**Your goal:** Reproduce the listing below verbatim.

**Available data:**
..............................

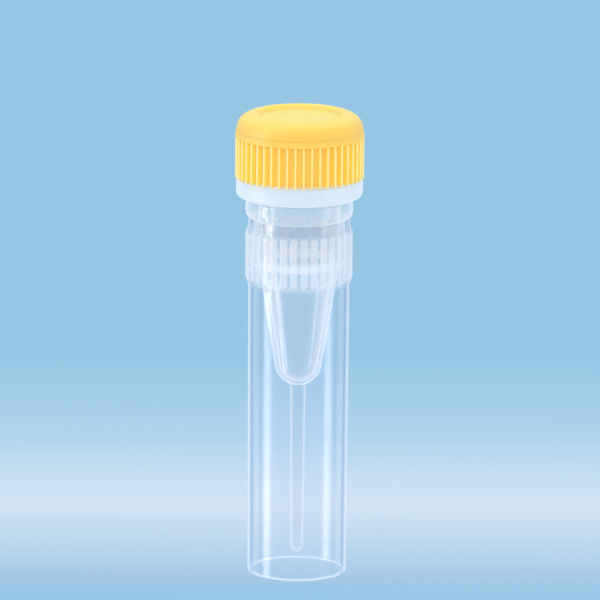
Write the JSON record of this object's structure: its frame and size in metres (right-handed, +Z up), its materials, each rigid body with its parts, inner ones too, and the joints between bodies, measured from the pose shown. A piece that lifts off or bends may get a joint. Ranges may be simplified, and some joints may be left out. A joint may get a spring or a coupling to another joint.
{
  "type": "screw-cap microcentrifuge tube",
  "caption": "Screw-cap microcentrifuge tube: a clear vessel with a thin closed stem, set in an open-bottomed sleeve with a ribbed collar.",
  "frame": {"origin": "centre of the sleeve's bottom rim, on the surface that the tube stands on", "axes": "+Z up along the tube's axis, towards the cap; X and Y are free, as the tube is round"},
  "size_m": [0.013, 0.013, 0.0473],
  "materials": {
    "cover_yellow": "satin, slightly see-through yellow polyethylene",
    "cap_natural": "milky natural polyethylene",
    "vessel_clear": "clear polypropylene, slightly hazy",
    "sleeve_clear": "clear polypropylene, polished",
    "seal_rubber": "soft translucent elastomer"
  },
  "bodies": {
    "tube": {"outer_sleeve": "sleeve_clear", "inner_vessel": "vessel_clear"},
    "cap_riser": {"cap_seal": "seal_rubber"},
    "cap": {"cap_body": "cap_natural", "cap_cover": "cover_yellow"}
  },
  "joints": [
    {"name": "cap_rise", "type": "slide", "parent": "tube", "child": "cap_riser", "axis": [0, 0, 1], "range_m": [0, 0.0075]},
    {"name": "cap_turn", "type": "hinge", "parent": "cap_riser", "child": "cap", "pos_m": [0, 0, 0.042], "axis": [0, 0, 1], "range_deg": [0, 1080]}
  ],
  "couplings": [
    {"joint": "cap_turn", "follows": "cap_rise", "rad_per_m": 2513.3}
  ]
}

..............................

**Reply to the task:**
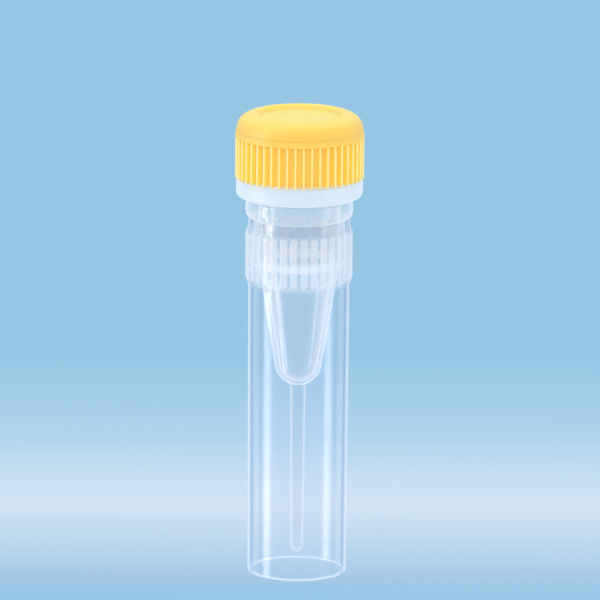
Write the JSON record of this object's structure: its frame and size in metres (right-handed, +Z up), its materials, each rigid body with its parts, inner ones too, and the joints between bodies, measured from the pose shown. A piece that lifts off or bends may get a joint. Ranges may be simplified, and some joints may be left out. A joint may get a spring or a coupling to another joint.
{
  "type": "screw-cap microcentrifuge tube",
  "caption": "Screw-cap microcentrifuge tube: a clear vessel with a thin closed stem, set in an open-bottomed sleeve with a ribbed collar.",
  "frame": {"origin": "centre of the sleeve's bottom rim, on the surface that the tube stands on", "axes": "+Z up along the tube's axis, towards the cap; X and Y are free, as the tube is round"},
  "size_m": [0.013, 0.013, 0.0473],
  "materials": {
    "cover_yellow": "satin, slightly see-through yellow polyethylene",
    "cap_natural": "milky natural polyethylene",
    "vessel_clear": "clear polypropylene, slightly hazy",
    "sleeve_clear": "clear polypropylene, polished",
    "seal_rubber": "soft translucent elastomer"
  },
  "bodies": {
    "tube": {"outer_sleeve": "sleeve_clear", "inner_vessel": "vessel_clear"},
    "cap_riser": {"cap_seal": "seal_rubber"},
    "cap": {"cap_body": "cap_natural", "cap_cover": "cover_yellow"}
  },
  "joints": [
    {"name": "cap_rise", "type": "slide", "parent": "tube", "child": "cap_riser", "axis": [0, 0, 1], "range_m": [0, 0.0075]},
    {"name": "cap_turn", "type": "hinge", "parent": "cap_riser", "child": "cap", "pos_m": [0, 0, 0.042], "axis": [0, 0, 1], "range_deg": [0, 1080]}
  ],
  "couplings": [
    {"joint": "cap_turn", "follows": "cap_rise", "rad_per_m": 2513.3}
  ]
}